— START OF Available records —
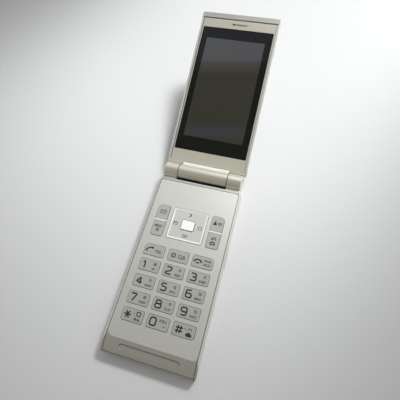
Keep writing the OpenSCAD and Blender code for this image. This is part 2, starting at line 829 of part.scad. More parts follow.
front_case();
rear_case();
keypad_panel();
divider_strips();
battery_cover();
knuckle_left();
knuckle_right();
hinge_unit();
hinge_pin();
dome_sheet();
main_board();
shield_can();
card_reader();
battery();
battery_contacts();
camera_module();
camera_window();
vibration_motor();
loudspeaker();
microphone();
antenna();
io_connector();
port_cover();
charge_contacts();
case_screws();
side_key();
rocker_plate();
direction_key();
select_key();
key_mail();
key_menu();
key_address();
key_camera();
key_call();
key_clear();
key_end();
key_1();
key_2();
key_3();
key_4();
key_5();
key_6();
key_7();
key_8();
key_9();
key_star();
key_0();
key_hash();
lid_frame();
lid_panel();
display_window();
lcd_module();
lid_cover();
hinge_barrel();
hinge_cam();
earpiece();
light_sensor();
lid_magnet();
lid_screws();
flex_cable();
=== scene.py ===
# %% [markdown]
# # A flip phone, lying open on its back
#
# The phone's construction is already packed as CAD: cases, keys, hinge and lid, each piece a
# node on a moving body. This notebook gives it its looks. It loads the CAD as a fixed frame,
# works out the few sizes that the looks need from the nodes' own boxes, and then adds what a
# CAD solid lacks: painted and brushed finishes, rounded edges, the bright trim and the prints
# on the keys, and last the table, the light and the camera of the photograph.

# %% Load the frame
import json
import math

import bmesh
import bpy
from mathutils import Matrix, Vector


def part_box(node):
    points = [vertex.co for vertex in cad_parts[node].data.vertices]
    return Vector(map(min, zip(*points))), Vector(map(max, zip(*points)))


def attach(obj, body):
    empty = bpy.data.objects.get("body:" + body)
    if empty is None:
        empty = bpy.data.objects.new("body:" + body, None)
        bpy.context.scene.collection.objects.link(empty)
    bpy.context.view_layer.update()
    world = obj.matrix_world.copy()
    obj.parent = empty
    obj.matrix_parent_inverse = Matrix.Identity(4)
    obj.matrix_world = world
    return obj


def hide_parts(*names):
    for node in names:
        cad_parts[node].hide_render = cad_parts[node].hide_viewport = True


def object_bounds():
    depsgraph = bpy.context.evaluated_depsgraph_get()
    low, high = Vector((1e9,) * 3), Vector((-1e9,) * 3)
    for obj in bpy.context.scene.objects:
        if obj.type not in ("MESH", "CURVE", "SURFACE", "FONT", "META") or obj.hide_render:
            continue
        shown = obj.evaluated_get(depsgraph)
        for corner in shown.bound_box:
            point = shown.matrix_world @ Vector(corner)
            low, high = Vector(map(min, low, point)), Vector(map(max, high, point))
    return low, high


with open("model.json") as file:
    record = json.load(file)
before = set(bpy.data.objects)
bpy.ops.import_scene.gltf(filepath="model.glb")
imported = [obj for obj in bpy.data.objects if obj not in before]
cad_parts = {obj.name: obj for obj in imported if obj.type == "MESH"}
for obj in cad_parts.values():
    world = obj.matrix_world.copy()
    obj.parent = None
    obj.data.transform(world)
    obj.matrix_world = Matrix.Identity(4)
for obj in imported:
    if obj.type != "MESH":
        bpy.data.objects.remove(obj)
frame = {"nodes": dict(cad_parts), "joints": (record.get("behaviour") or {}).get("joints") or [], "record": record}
nodes = frame["nodes"]
bodies = frame["record"]["behaviour"]["bodies"]
node_body = {node: body for body, members in bodies.items() for node in members}
node_slot = {s["node"]: s["material_slot"] for s in frame["record"]["subparts"]}
cad_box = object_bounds()
MM = 0.001

# %% [markdown]
# ## The lid's own directions
#
# The lid stands open at an angle, so its pieces are easier to describe in its own directions:
# u across, v from the hinge axis to its far end, and w out of its inner face. One matrix takes
# a point of the phone's frame there. Its angle and axis come from the hinge joint: the lid
# closes flat, so the angle that is left over from a half turn is how far it stands up now.

# %% Lid matrix
hinge = next(j for j in frame["joints"] if j["name"] == "lid_hinge")
hinge_at = Vector(hinge["pos_m"])
lid_rise = math.radians(180 - hinge["range_deg"][1])
TO_LID = (Matrix.Translation(hinge_at) @ Matrix.Rotation(lid_rise, 4, "X")).inverted()


def lid_box(node):
    """Lowest and highest corner of a lid node, in the lid's own directions."""
    points = [TO_LID @ v.co for v in nodes[node].data.vertices]
    low = Vector([min(p[i] for p in points) for i in range(3)])
    high = Vector([max(p[i] for p in points) for i in range(3)])
    return low, high


window_low, window_high = lid_box("display_window")
print("lid stands up by", round(math.degrees(lid_rise), 1), "degrees; glass",
      [round(c / MM, 2) for c in window_high - window_low], "mm")

# %% [markdown]
# ## Shader maths as expressions
#
# A material is a graph of nodes, and graphs are long to write. This small class wraps one
# output socket and overloads the arithmetic signs, so that a formula on values adds its Math
# nodes by itself. Colours go through Mix instead, since a Math node would turn them grey.

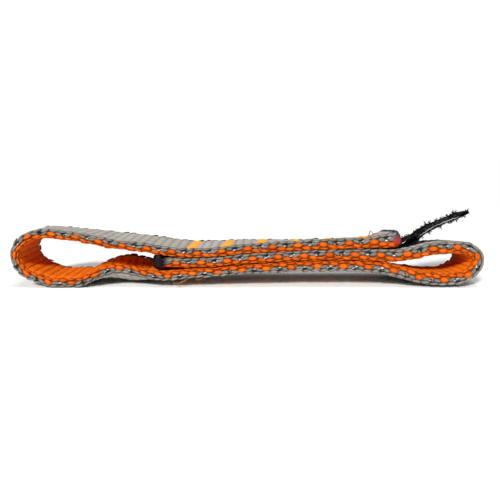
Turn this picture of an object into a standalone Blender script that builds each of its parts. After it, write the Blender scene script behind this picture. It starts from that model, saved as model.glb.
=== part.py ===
"""Short webbing sling: one strap folded into three sewn plies with a loop at each end.

The strap is one flat spiral. It starts at the inner cut end, runs right as the middle ply, turns back
round the small loop, runs left as the bottom ply, turns round the large loop, and runs right again as the
top ply to the outer cut end. Six bar tacks hold the three plies. A folded label tape is sewn in under the
top ply. Lengths are metres, +X runs along the sling, +Y across the strap, +Z up, floor at Z = 0.
"""
import math

import bmesh
import bpy
from mathutils import Matrix, Vector

MM = 0.001
DEG = math.radians(1.0)

STRAP_WIDTH = 20.0 * MM
STRAP_THICKNESS = 2.2 * MM
GAP = 0.3 * MM  # kept between pieces that touch

# centreline of the strap seen from the side, (x, z) in mm, from the inner cut end to the outer cut end
MIDDLE_PLY_ROUTE = [
    (-22.8, 6.5), (-15, 6.4), (-9, 6.45), (-2, 6.9), (6, 7.2), (16, 7.4), (26, 7.5), (34, 7.4),
    (38, 7.4), (42, 8.1), (46, 8.95),
]
SMALL_LOOP_ROUTE = [
    (50, 9.4), (54, 9.5), (56.9, 9.15), (58.5, 8.0), (58.95, 6.4), (58.3, 4.6), (56.6, 3.0),
    (54, 1.95), (50.5, 1.66), (46.5, 1.9),
]
BOTTOM_PLY_ROUTE = [
    (42, 2.6), (38, 3.3), (34, 3.9), (30, 4.3), (22, 4.6), (14, 4.6), (6, 4.45), (-2, 4.2),
    (-9, 3.9), (-14, 3.7), (-18, 3.2), (-22, 3.05),
]
LARGE_LOOP_ROUTE = [
    (-26, 3.05), (-30, 3.45), (-33.5, 3.9), (-37, 3.55), (-40.5, 2.4), (-43.5, 1.2), (-46, 1.05),
    (-49, 1.2), (-52, 1.95), (-55, 3.1), (-57.3, 4.5), (-58.8, 6.4), (-59.25, 8.5), (-58.6, 10.6),
    (-57, 12.35), (-54.5, 13.3), (-51, 13.4), (-47, 13.0), (-43, 12.6), (-39, 12.0), (-35, 11.3),
    (-30, 10.8), (-25, 10.15),
]
TOP_PLY_ROUTE = [
    (-20, 9.4), (-15, 8.95), (-9, 9.0), (-2, 9.5), (6, 9.8), (16, 10.05), (22, 10.25), (30, 10.6),
    (34, 10.95), (37, 11.45), (38.9, 11.95),
]
STRAP_ROUTE = (
    MIDDLE_PLY_ROUTE + SMALL_LOOP_ROUTE + BOTTOM_PLY_ROUTE + LARGE_LOOP_ROUTE + TOP_PLY_ROUTE
)

# the strap is banked about X: its near edge stands higher than its far edge
CORE_BANK = 6.3 * DEG
SMALL_LOOP_BANK = 3.2 * DEG
CORE_BANK_X = (-20.0 * MM, 22.0 * MM)  # bank grows over this stretch
SMALL_LOOP_BANK_X = (34.0 * MM, 48.0 * MM)  # and eases over this one
UPPER_ARM_BANK = 3.4 * DEG  # the large loop's upper arm is banked too, between these two stretches
UPPER_ARM_BANK_X = (-59.0 * MM, -50.0 * MM, -47.0 * MM, -31.0 * MM)

# the lower arm of the large loop humps up and cups: both its edges curl above its middle
CUP_DEPTH = 3.4 * MM
CUP_CENTRE_X = -31.5 * MM
CUP_HALF_LENGTH = 11.0 * MM

# places along X where one piece of the strap gives way to the next
INNER_SEAL_LENGTH = 1.2 * MM
OUTER_SEAL_X = 37.6 * MM
LARGE_FLEX_X = (-31.0 * MM, -23.5 * MM)
SMALL_FLEX_X = (40.5 * MM, 46.0 * MM)

SAMPLE_STEP = 0.25 * MM
SECTION_TURN = 9.0 * DEG  # most turn between two sections
SECTION_STEP = 5.0 * MM  # most length between two sections
ACROSS = (-1.0, -0.68, -0.34, 0.0, 0.34, 0.68, 1.0)

TACK_X = [-14.1 * MM, -5.1 * MM, 3.9 * MM, 12.9 * MM, 21.8 * MM, 31.4 * MM]
TACK_LENGTH = 17.0 * MM
TACK_WIDTH = 2.5 * MM
TACK_STEM_WIDTH = 1.6 * MM
TACK_HEAD = 0.35 * MM
TACK_SKEW = 3.0 * DEG  # the far end of each tack leans towards +X

LABEL_WIDTH = 12.0 * MM
LABEL_ROUTE = [
    (33.2, 9.12), (36.5, 9.2), (39.2, 9.6), (41.0, 10.2), (42.9, 11.0), (45.0, 12.45), (47.6, 14.2),
    (51.0, 15.85), (54.5, 17.25), (57.2, 18.65),
]
LABEL_BANK = 7.5 * DEG
LABEL_THIN = 0.6 * MM  # pressed flat between the plies
LABEL_THICK = 1.4 * MM  # where its two layers spring apart
LABEL_SPREAD_X = (38.0 * MM, 44.0 * MM)
LABEL_FLEX_X = (39.6 * MM, 43.0 * MM)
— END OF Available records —
* Problem description:
Both the line with "lcd_module();" and the line with "cad_parts[node].hide_render = cad_parts[node].hide_viewport" belong in the answer; write them out exactly, with every line between.

* Reply:
lcd_module();
lid_cover();
hinge_barrel();
hinge_cam();
earpiece();
light_sensor();
lid_magnet();
lid_screws();
flex_cable();
=== scene.py ===
# %% [markdown]
# # A flip phone, lying open on its back
#
# The phone's construction is already packed as CAD: cases, keys, hinge and lid, each piece a
# node on a moving body. This notebook gives it its looks. It loads the CAD as a fixed frame,
# works out the few sizes that the looks need from the nodes' own boxes, and then adds what a
# CAD solid lacks: painted and brushed finishes, rounded edges, the bright trim and the prints
# on the keys, and last the table, the light and the camera of the photograph.

# %% Load the frame
import json
import math

import bmesh
import bpy
from mathutils import Matrix, Vector


def part_box(node):
    points = [vertex.co for vertex in cad_parts[node].data.vertices]
    return Vector(map(min, zip(*points))), Vector(map(max, zip(*points)))


def attach(obj, body):
    empty = bpy.data.objects.get("body:" + body)
    if empty is None:
        empty = bpy.data.objects.new("body:" + body, None)
        bpy.context.scene.collection.objects.link(empty)
    bpy.context.view_layer.update()
    world = obj.matrix_world.copy()
    obj.parent = empty
    obj.matrix_parent_inverse = Matrix.Identity(4)
    obj.matrix_world = world
    return obj


def hide_parts(*names):
    for node in names:
        cad_parts[node].hide_render = cad_parts[node].hide_viewport = True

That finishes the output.